New Dinosaur Species

It’s Official: Stunning Fossil Is a New Dinosaur Species

To read more, and see side show and video of the new dino  go directly to http://news.nationalgeographic.com/2017/08/nodosaur-dinosaur-fossil-study-borealopelta-coloration-science/

 A new study of the fossil also makes the controversial claim that the armored dinosaur had anti-predator camouflage.

About 110 million years ago in what’s now Alberta, Canada, a dinosaur resembling a 2,800-pound pineapple ended up dead in a river.

 

 

 

Today, that dinosaur is one of the best fossils of its kind ever found—and now, it has a name: Borealopelta markmitchelli, a plant-eating, armored dinosaur called a nodosaur that lived during the Cretaceous period.
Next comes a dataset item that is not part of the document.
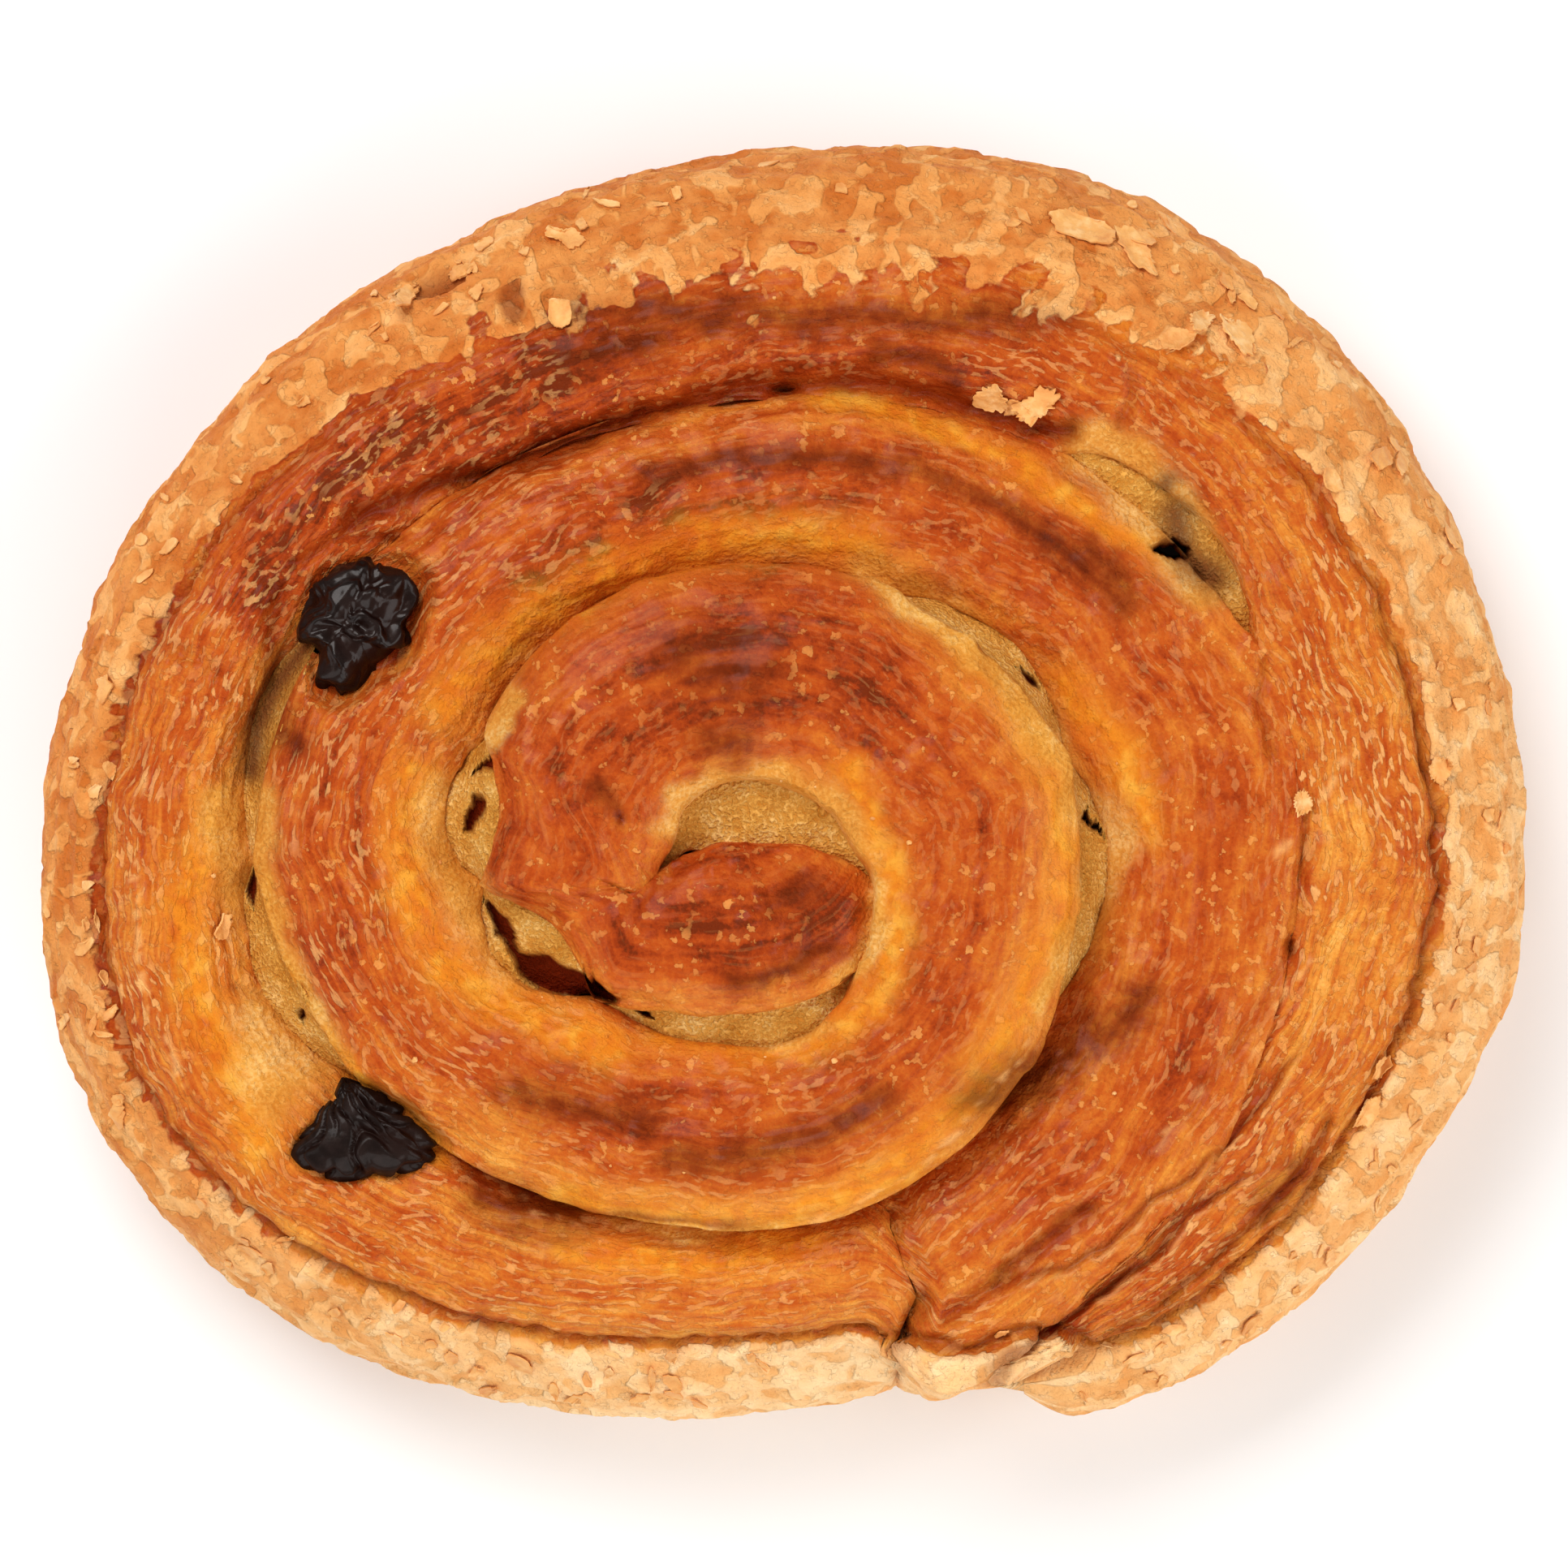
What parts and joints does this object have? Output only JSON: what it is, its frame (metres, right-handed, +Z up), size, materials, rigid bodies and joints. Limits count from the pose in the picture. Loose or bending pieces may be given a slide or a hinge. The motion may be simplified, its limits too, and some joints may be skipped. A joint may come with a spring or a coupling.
{
  "type": "pain aux raisins",
  "caption": "Oval spiral pastry: one strip of laminated dough wound round a custard filling, with raisins in the crease.",
  "frame": {"origin": "centre of the outline's box, on the flat base", "axes": "+Z up from the base, +X along the longer side of the oval, +Y across it; seen from above the dough winds outwards clockwise and ends at the lower right"},
  "size_m": [0.1097, 0.0946, 0.0313],
  "materials": {
    "baked_dough": "glazed, golden to deep brown, pale and flaky at the rim",
    "custard": "baked custard, dull and finely pitted",
    "raisin": "dark, wrinkled and glossy"
  },
  "bodies": {
    "root": {"dough": "baked_dough", "custard": "custard", "raisin_upper": "raisin", "raisin_lower": "raisin", "raisin_notch": "raisin"}
  },
  "joints": []
}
After death, its carcass ended up back-first on the muddy floor of an ancient seaway, where its front half was preserved in 3-D with extraordinary detail.

Unearthed by accident in 2011 and unveiled at Alberta’s Royal Tyrrell Museum in May, the fossil immediately offered the world an unprecedented glimpse into the anatomy and life of armored dinosaurs.

“It’s a beautiful specimen,” says Victoria Arbour, a postdoctoral researcher at the Royal Ontario Museum who is studying another well-preserved armored dinosaur called Zuul crurivastator. “It’s great to have specimens like this one and Zuul that give us an idea of what these dinosaurs looked like when they were alive.”

In addition to announcing its name, the first scientific description of the nodosaur, published today in the journal Current Biology, is revealing even more of its secrets.

“We knew six years ago that this was going to be special,” says Don Henderson, the Royal Tyrrell Museum’s curator of dinosaurs. “I don’t think we realized how special it was.”